First impression

When choosing a new mailbox, what do you consider? Is it big enough to hold the voluminous amounts of bills that arrive on a monotonous basis? Does it have a red flag to pull upright to signal the letter carrier (this is the gender-neutral term now, but I admit I miss “mailman”) that you have an outgoing letter? Does it have a separate compartment for a small package, magazines or bulky catalogs? Is your mail so important (state secret important) that it requires a lock with a key?

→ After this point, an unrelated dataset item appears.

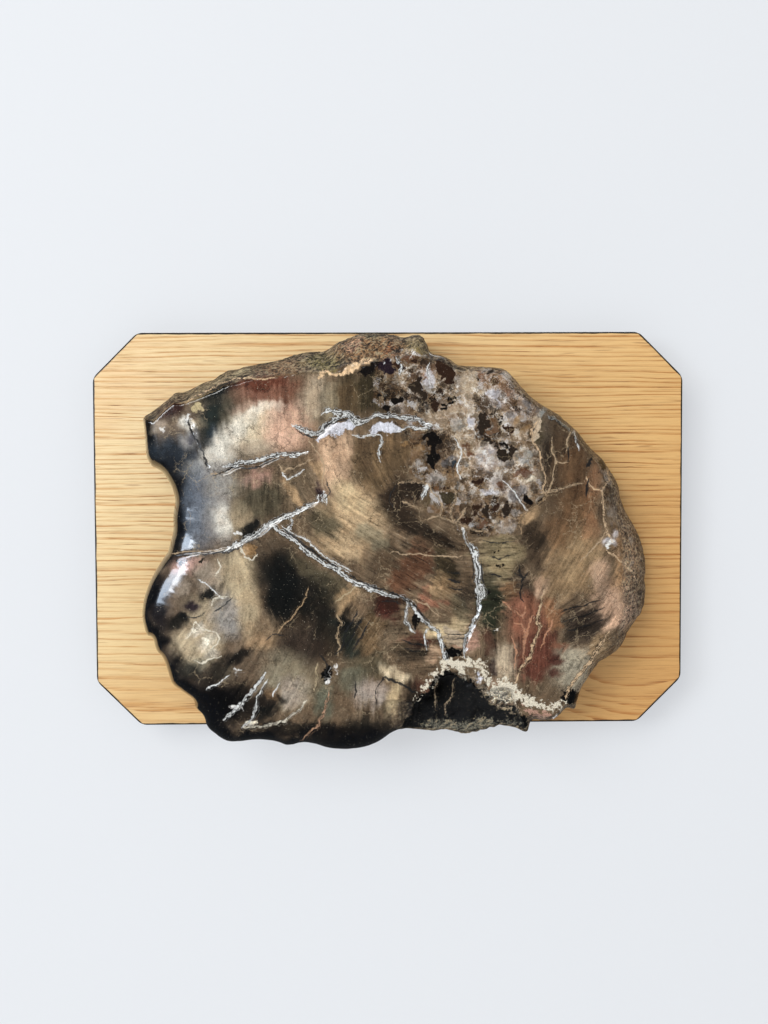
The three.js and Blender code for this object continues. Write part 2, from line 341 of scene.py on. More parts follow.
def makeFloor():
    deselectAll()
    size = studio["floorSize"] * mm
    bpy.ops.mesh.primitive_plane_add(size=size, location=(0, -size / 2, -studio["floorDrop"] * mm))
    floor = bpy.context.object
    floor.name = "floor"
    floor.data.materials.append(stageMaterial("floor paint", False))
    floor.visible_glossy = False


def makeLight(name, values):
    data = bpy.data.lights.new(name, "AREA")
    data.shape = "RECTANGLE"
    data.size = values["width"] * mm
    data.size_y = values["height"] * mm
    data.energy = values["power"]
    data.color = values["tone"]
    light = addObject(name, data)
    aside = Matrix.Rotation(math.radians(values["aside"]), 3, "Z")
    upward = Matrix.Rotation(math.radians(-values["up"]), 3, "X")
    place = aside @ upward @ Vector((0, -values["away"] * mm, 0))
    light.location = place
    light.rotation_euler = (-place).to_track_quat("-Z", "Y").to_euler()
    light.visible_diffuse = values["onMatt"]
    light.visible_glossy = values["inPolish"]


def lightStudio():
    for name, values in lights.items():
        makeLight(name, values)
    world = bpy.data.worlds.new("room")
    world.use_nodes = True
    scene.world = world
    tree = Tree(world.node_tree)
    mirrored = tree.make("LightPath", output="Is Glossy Ray")
    seen = tree.make("LightPath", output="Is Camera Ray")
    strength = mirrored * (studio["reflected"] - studio["ambient"]) + studio["ambient"]
    strength = strength + seen * studio["ambientSeen"]
    light = tree.make("Background", None, {"Color": (*studio["ambientTone"], 1), "Strength": strength})
    output = world.node_tree.nodes.new("ShaderNodeOutputWorld")
    world.node_tree.links.new(light.socket, output.inputs["Surface"])


# Oak board with clipped corners and keyhole slots in its back

boardShape = {
    "cornerLeg": 22.6,
    "cornerRounding": 2.5,
    "edgeRounding": 1.2,
    "keyholeSpacing": 150,
    "keyholeHeight": 58,
    "entryRadius": 5,
    "slotWidth": 5,
    "travel": 15,
    "lipDepth": 3.5,
    "keyholeDepth": 9,
    "cutterSides": 48,
}

oakLook = {
    "pithHeight": -114,
    "pithDepth": -88,
    "ringSpacing": 2.4,
    "ringDrift": 8,
    "ringShiver": 1.5,
    "ringUnevenness": 7,
    "knotCentre": (128, -84),
    "knotReach": 34,
    "knotLift": 9,
    # the second tone of each pair is for the lower right, darker and more orange: painted shade where the
    # light falls off
    "paleTones": ((233, 208, 156), (232, 183, 115)),  # upper left, lower right
    "ripeTones": ((200, 150, 90), (186, 122, 58)),
    "cloudTone": (214, 164, 100),
    "grainTone": (196, 142, 80),
    "paintedShadeTone": (188, 130, 70),
    "threadTone": (160, 108, 58),
    "poreTone": (128, 78, 38),
    "rayTone": (150, 96, 50),
    "charredTone": (26, 20, 15),
    "roughness": 0.42,
}


def selectEdges(piece, wanted):
    bpy.ops.object.mode_set(mode="OBJECT")
    scene.tool_settings.mesh_select_mode = (False, True, False)
    mesh = piece.data
    for part in (mesh.vertices, mesh.edges, mesh.polygons):
        part.foreach_set("select", [False] * len(part))
    for edge in mesh.edges:
        start, end = (mesh.vertices[index].co for index in edge.vertices)
        edge.select = wanted(start, end)
    bpy.ops.object.mode_set(mode="EDIT")


def makeSlotCutter(radius, start, end, side, travel):
    deselectAll()
    bottom = boardShape["keyholeHeight"] - boardShape["travel"]
    place = Vector((side * boardShape["keyholeSpacing"] / 2, -(start + end) / 2, bottom)) * mm
    sides = boardShape["cutterSides"]
    bpy.ops.mesh.primitive_cylinder_add(
        vertices=sides, radius=radius * mm, depth=(end - start) * mm, location=place,
        rotation=(math.radians(90), 0, math.radians(180 / sides)),
    )
    cutter = bpy.context.object
    bpy.ops.object.transform_apply(location=True, rotation=True, scale=True)
    for vertex in cutter.data.vertices:
        if vertex.co.z > bottom * mm:
            vertex.co.z += travel * mm
    return cutter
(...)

These are the decisions that must be made when you get a notice from the post office that your mailbox “needs attention.” In all fairness, the post office was correct: the old mailbox at Howlets was listing to starboard and reeled drunkenly on its post when the sticky flap door was jerked open. The previous owner’s name was on the side of the box in large reflective peel-and-stick letters that had been battered by storms and bleached by the sun. It’s time had past.

The old mailbox had to go, but replaced with what? Mailboxes are usually placed at the end of the driveway or walkway and are the first thing you see when entering a property. First time guests look for the street number. A mailbox is the first impression formed by visitors to your house. What does your mailbox say about you? When discussing all of these considerations with Heather, one of the owners of Howlets, she just asked that the mailbox be utilitarian and distinctive and put the final decision in my hands. A search and destroy mission ensued for the perfect Zen balance, form and function. Searching on the internet for mailboxes was a lesson in the copious amounts of choices we have as Americans. A few of the choices that were scrupulously considered but eventually rejected are shown below.

Special delivery

What message does this send?

In thinking about mailboxes and the current electronic age, I wondered about the future of the existence of mailboxes at all. Will mailboxes have the same demise as the hand written thank you note written on your personalized, engraved, cream-colored Crane’s stationery? Most thank you notes now come in the form of an email — efficient, immediate and admittedly sometimes clever. The time it takes to hand write a thank you note is sadly not an efficient use of time in our harried lives. Writing in your best Palmer method script, injecting just the correct amount of thanks without sounding effusive, finding the recipients’ street address, buying the stamp, licking the envelope (yuk) and taking it to the post office (or raising the red flag on your mailbox, if you have one), all take way too much time and effort. But they sure are nice to receive. Wish I could say the same for bills, either paper or electronic.

At Grey Gardens, our mailbox choice was made easier by the fact that we had a stone wall in which to embed it. We wanted to make the mailbox disappear in the wall and make a non-statement. Only our mailman knows where it is.